- Date: September 13, 2024 – November 4, 2024
- Location: Seattle, Portland, Southern California
- Caused by: Rejection of Boeing contract
- Goals: Improved wages and benefits
- Methods: Marching; Strike action; Picketing;
- Result: Strike ends with a new contract, Boeing loses at least $9.66 billion

Parties
| International Association of Machinists and Aerospace Workers District 751; | Boeing; |

= 2024 Boeing machinists' strike =

Labor strike in the United States

The 2024 Boeing machinists' strike was a labor strike by more than 33,000 machinists employed by aerospace giant Boeing from September to November 2024. It was the first strike by the International Association of Machinists and Aerospace Workers (IAM) at Boeing since the 2008 strike.

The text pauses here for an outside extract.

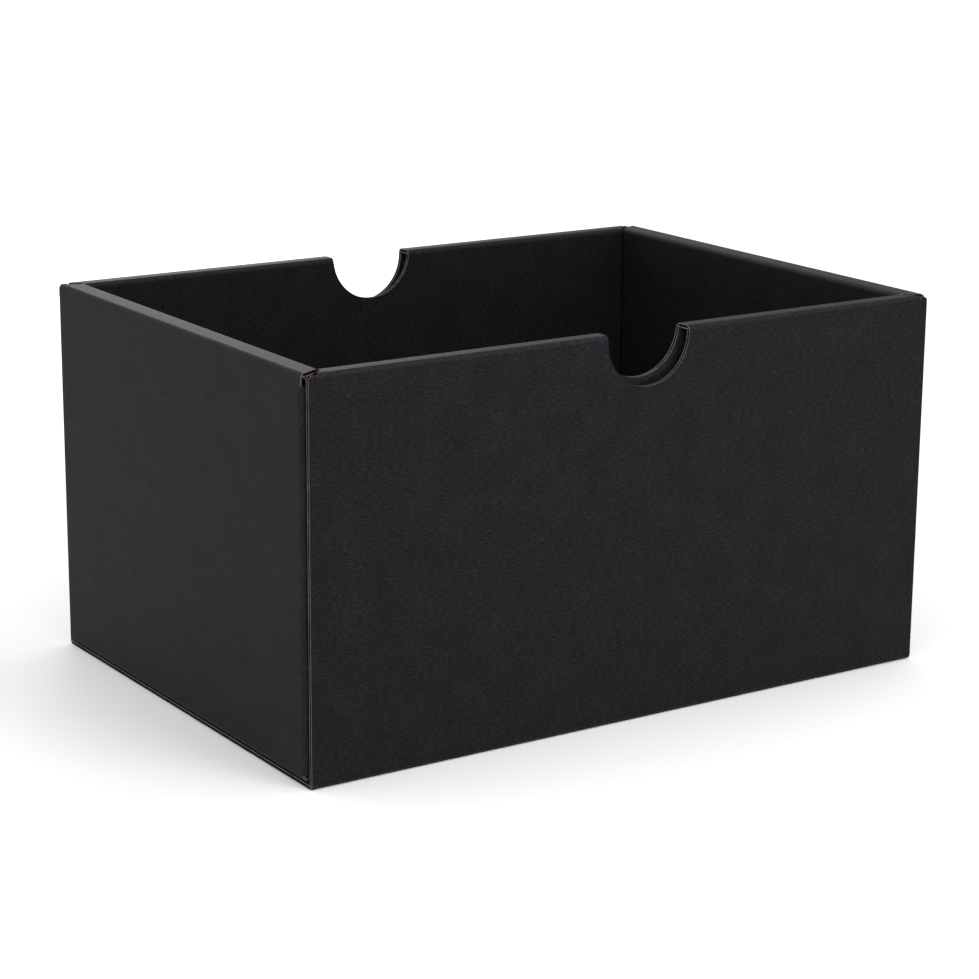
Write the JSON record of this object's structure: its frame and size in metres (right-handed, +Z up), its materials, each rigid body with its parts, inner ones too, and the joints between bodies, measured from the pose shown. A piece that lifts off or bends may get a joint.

Most of the striking workers were at the company's plants in Everett and Renton in the Seattle metropolitan area.

==Background==
The strike began on September 13 after 94.6% of workers voted to reject a contract promising a 25% pay raise over four years, and 96% voted to approve the strike, surpassing the two-thirds threshold. The strike temporarily halted production of Boeing's 737, 777, and 767 jets, including military derivatives such as the U.S. Air Force KC-46 tanker and Navy P-8 maritime aircraft.

==Timeline==
===October===
By early October, the strike had cost Boeing an estimated $5 billion. Negotiations broke down on October 8, with Boeing Commercial Airplanes President and CEO Stephanie Pope stating that the union "made non-negotiable demands far in excess of what can be accepted if we are to remain competitive as a business."
On October 10, Boeing filed an unfair labor practice charge against the union with the National Labor Relations Board, accusing it of failing to bargain in good faith. On October 14, Boeing announced layoffs affecting thousands of workers. On October 31, the union backed a new contract that included a 38% wage increase over four years, plus a choice between a $12,000 ratification bonus or a combination of a $7,000 bonus and a $5,000 401(k) contribution.

===November===
On November 4, union members voted to approve the contract with 59% support, officially ending the strike.